Write out the data again in full, exactly as it reads.

------ INFORMATION PROVIDED ------

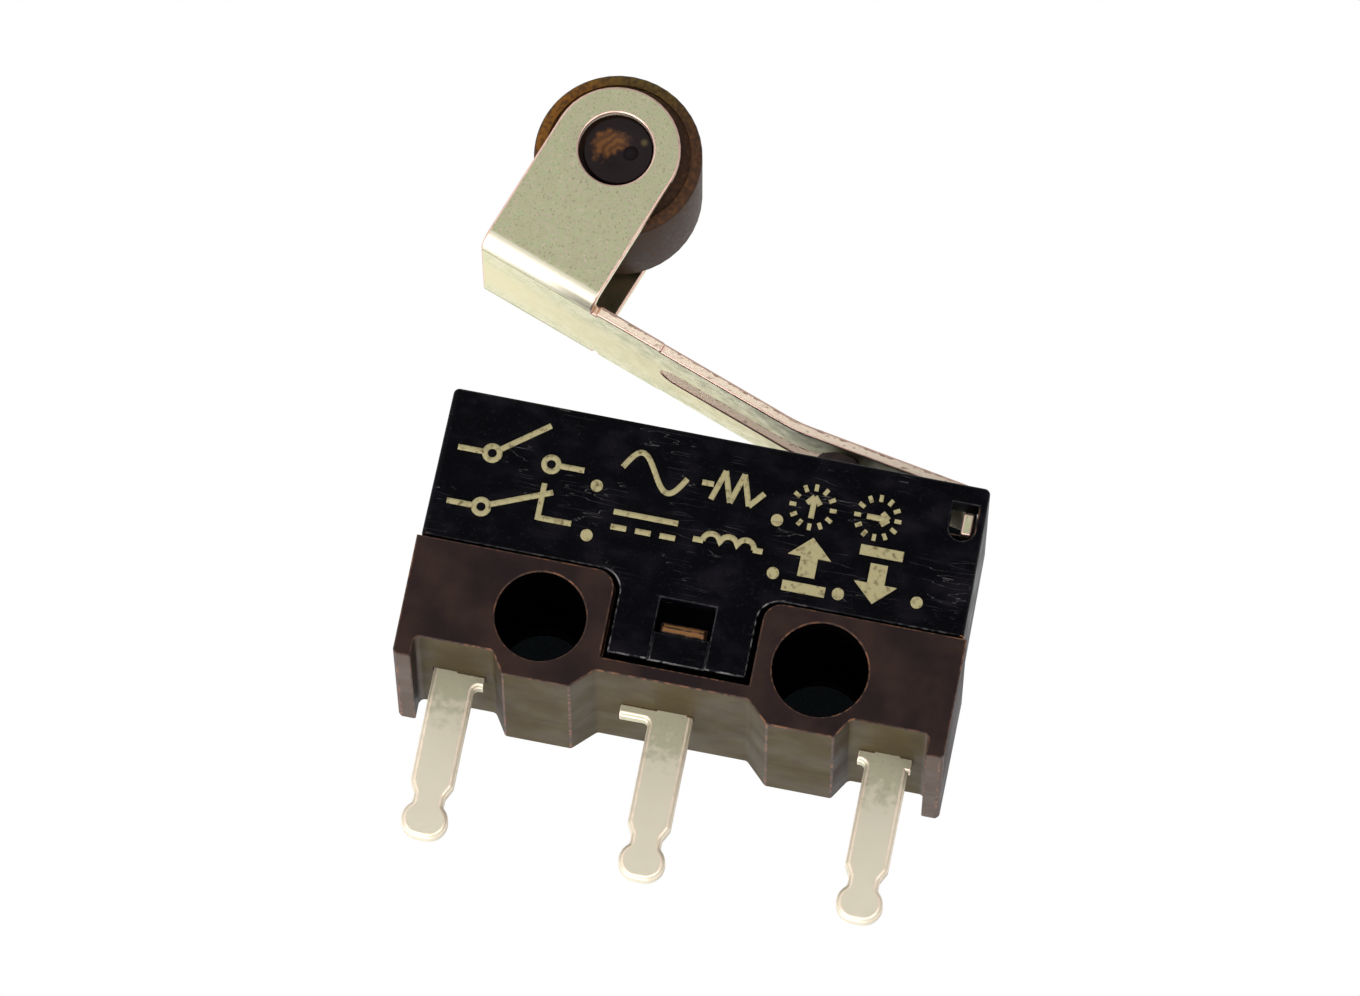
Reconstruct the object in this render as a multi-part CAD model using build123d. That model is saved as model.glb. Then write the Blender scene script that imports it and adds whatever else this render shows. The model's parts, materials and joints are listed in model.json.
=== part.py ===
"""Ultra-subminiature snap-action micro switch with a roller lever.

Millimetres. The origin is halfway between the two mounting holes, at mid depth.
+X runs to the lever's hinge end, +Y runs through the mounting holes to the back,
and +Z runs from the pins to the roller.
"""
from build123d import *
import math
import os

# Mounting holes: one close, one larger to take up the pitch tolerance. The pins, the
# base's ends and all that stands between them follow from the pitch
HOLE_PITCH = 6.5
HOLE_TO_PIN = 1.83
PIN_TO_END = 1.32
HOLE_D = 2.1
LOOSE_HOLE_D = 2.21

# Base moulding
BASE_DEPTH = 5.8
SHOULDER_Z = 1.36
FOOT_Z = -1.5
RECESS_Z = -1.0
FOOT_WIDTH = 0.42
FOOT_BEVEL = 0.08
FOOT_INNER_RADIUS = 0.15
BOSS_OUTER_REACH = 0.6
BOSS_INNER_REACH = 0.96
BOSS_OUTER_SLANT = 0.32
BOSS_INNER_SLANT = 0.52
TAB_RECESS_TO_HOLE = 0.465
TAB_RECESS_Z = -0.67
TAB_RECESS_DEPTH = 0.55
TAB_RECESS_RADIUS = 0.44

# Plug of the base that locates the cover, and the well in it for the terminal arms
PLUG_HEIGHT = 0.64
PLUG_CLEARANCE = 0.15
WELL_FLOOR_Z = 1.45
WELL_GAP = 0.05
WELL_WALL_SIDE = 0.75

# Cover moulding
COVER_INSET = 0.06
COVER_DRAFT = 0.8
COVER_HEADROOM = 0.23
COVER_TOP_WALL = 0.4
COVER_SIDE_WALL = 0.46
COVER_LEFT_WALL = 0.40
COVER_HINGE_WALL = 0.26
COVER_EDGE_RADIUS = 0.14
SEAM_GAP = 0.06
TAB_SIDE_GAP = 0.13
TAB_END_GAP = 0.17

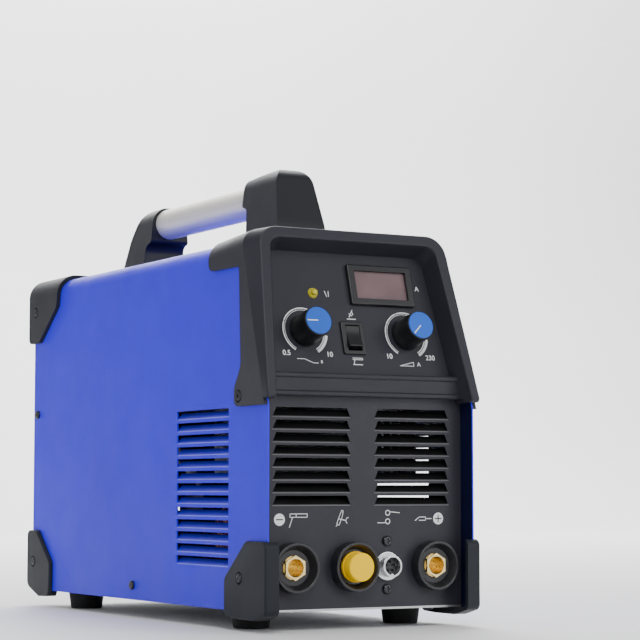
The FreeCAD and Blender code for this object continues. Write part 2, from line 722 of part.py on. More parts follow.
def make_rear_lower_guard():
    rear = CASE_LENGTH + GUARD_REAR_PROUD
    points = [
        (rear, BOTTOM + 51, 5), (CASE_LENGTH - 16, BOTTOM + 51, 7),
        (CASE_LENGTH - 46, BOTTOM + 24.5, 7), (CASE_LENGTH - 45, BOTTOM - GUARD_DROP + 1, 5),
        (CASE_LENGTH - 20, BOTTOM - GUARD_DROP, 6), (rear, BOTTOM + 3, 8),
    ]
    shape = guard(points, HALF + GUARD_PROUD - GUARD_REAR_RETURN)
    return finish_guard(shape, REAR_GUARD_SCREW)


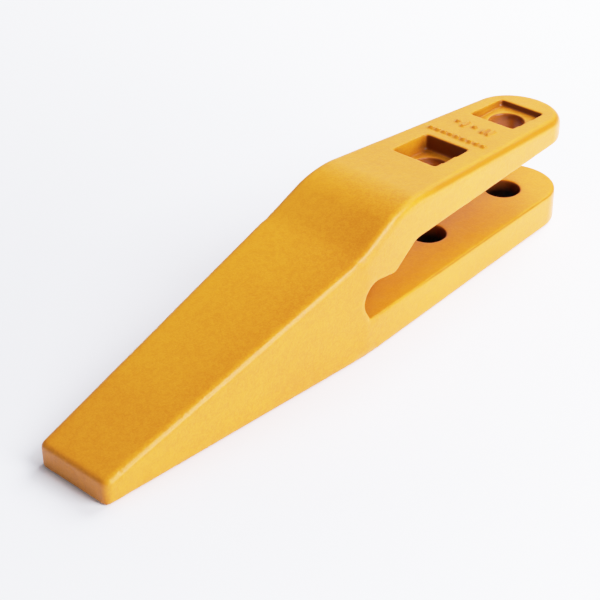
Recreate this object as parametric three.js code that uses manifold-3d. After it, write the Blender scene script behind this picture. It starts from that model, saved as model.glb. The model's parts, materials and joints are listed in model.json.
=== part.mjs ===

------

▸ **OUTPUT OF THE EXERCISE**
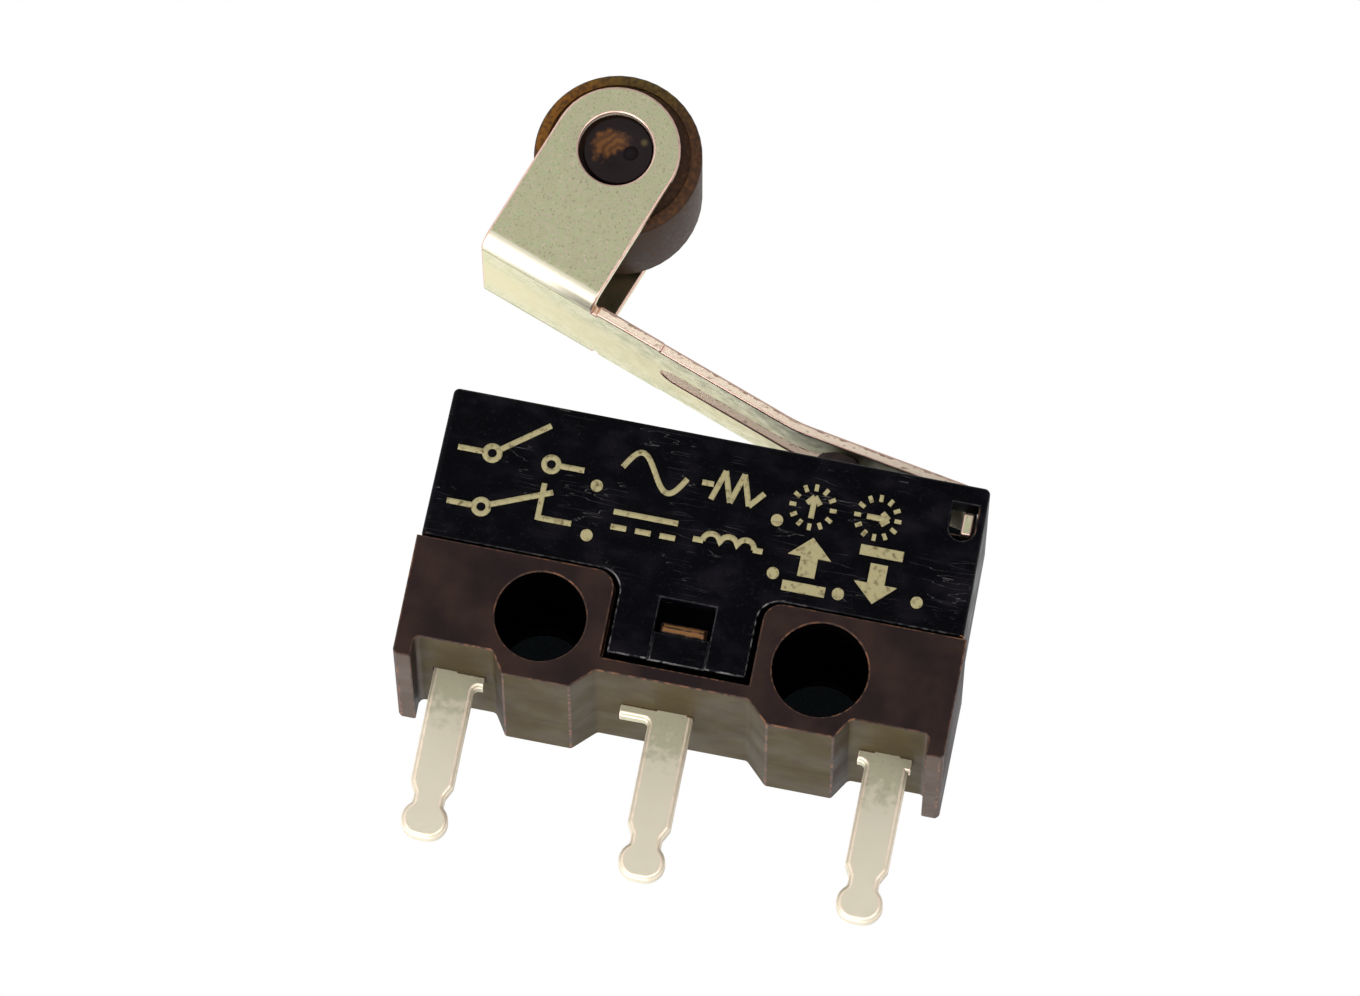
Reconstruct the object in this render as a multi-part CAD model using build123d. That model is saved as model.glb. Then write the Blender scene script that imports it and adds whatever else this render shows. The model's parts, materials and joints are listed in model.json.
=== part.py ===
"""Ultra-subminiature snap-action micro switch with a roller lever.

Millimetres. The origin is halfway between the two mounting holes, at mid depth.
+X runs to the lever's hinge end, +Y runs through the mounting holes to the back,
and +Z runs from the pins to the roller.
"""
from build123d import *
import math
import os

# Mounting holes: one close, one larger to take up the pitch tolerance. The pins, the
# base's ends and all that stands between them follow from the pitch
HOLE_PITCH = 6.5
HOLE_TO_PIN = 1.83
PIN_TO_END = 1.32
HOLE_D = 2.1
LOOSE_HOLE_D = 2.21

# Base moulding
BASE_DEPTH = 5.8
SHOULDER_Z = 1.36
FOOT_Z = -1.5
RECESS_Z = -1.0
FOOT_WIDTH = 0.42
FOOT_BEVEL = 0.08
FOOT_INNER_RADIUS = 0.15
BOSS_OUTER_REACH = 0.6
BOSS_INNER_REACH = 0.96
BOSS_OUTER_SLANT = 0.32
BOSS_INNER_SLANT = 0.52
TAB_RECESS_TO_HOLE = 0.465
TAB_RECESS_Z = -0.67
TAB_RECESS_DEPTH = 0.55
TAB_RECESS_RADIUS = 0.44

# Plug of the base that locates the cover, and the well in it for the terminal arms
PLUG_HEIGHT = 0.64
PLUG_CLEARANCE = 0.15
WELL_FLOOR_Z = 1.45
WELL_GAP = 0.05
WELL_WALL_SIDE = 0.75

# Cover moulding
COVER_INSET = 0.06
COVER_DRAFT = 0.8
COVER_HEADROOM = 0.23
COVER_TOP_WALL = 0.4
COVER_SIDE_WALL = 0.46
COVER_LEFT_WALL = 0.40
COVER_HINGE_WALL = 0.26
COVER_EDGE_RADIUS = 0.14
SEAM_GAP = 0.06
TAB_SIDE_GAP = 0.13
TAB_END_GAP = 0.17

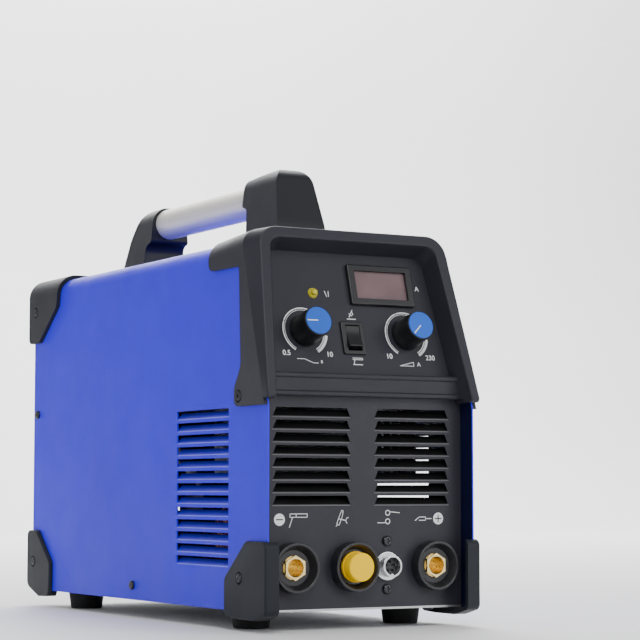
The FreeCAD and Blender code for this object continues. Write part 2, from line 722 of part.py on. More parts follow.
def make_rear_lower_guard():
    rear = CASE_LENGTH + GUARD_REAR_PROUD
    points = [
        (rear, BOTTOM + 51, 5), (CASE_LENGTH - 16, BOTTOM + 51, 7),
        (CASE_LENGTH - 46, BOTTOM + 24.5, 7), (CASE_LENGTH - 45, BOTTOM - GUARD_DROP + 1, 5),
        (CASE_LENGTH - 20, BOTTOM - GUARD_DROP, 6), (rear, BOTTOM + 3, 8),
    ]
    shape = guard(points, HALF + GUARD_PROUD - GUARD_REAR_RETURN)
    return finish_guard(shape, REAR_GUARD_SCREW)


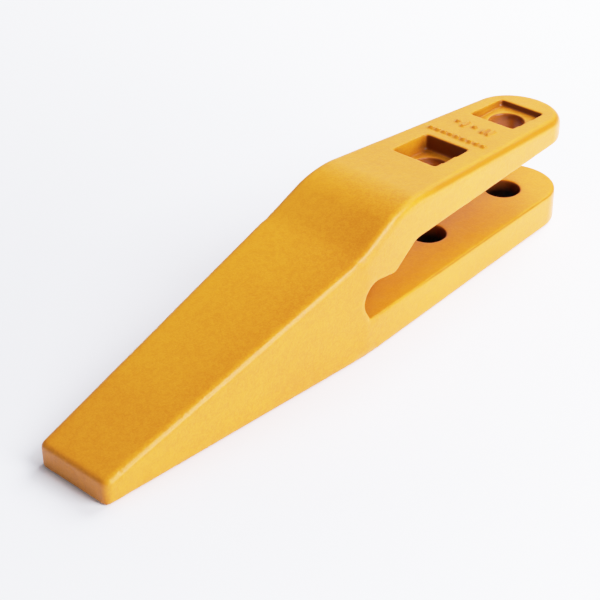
Recreate this object as parametric three.js code that uses manifold-3d. After it, write the Blender scene script behind this picture. It starts from that model, saved as model.glb. The model's parts, materials and joints are listed in model.json.
=== part.mjs ===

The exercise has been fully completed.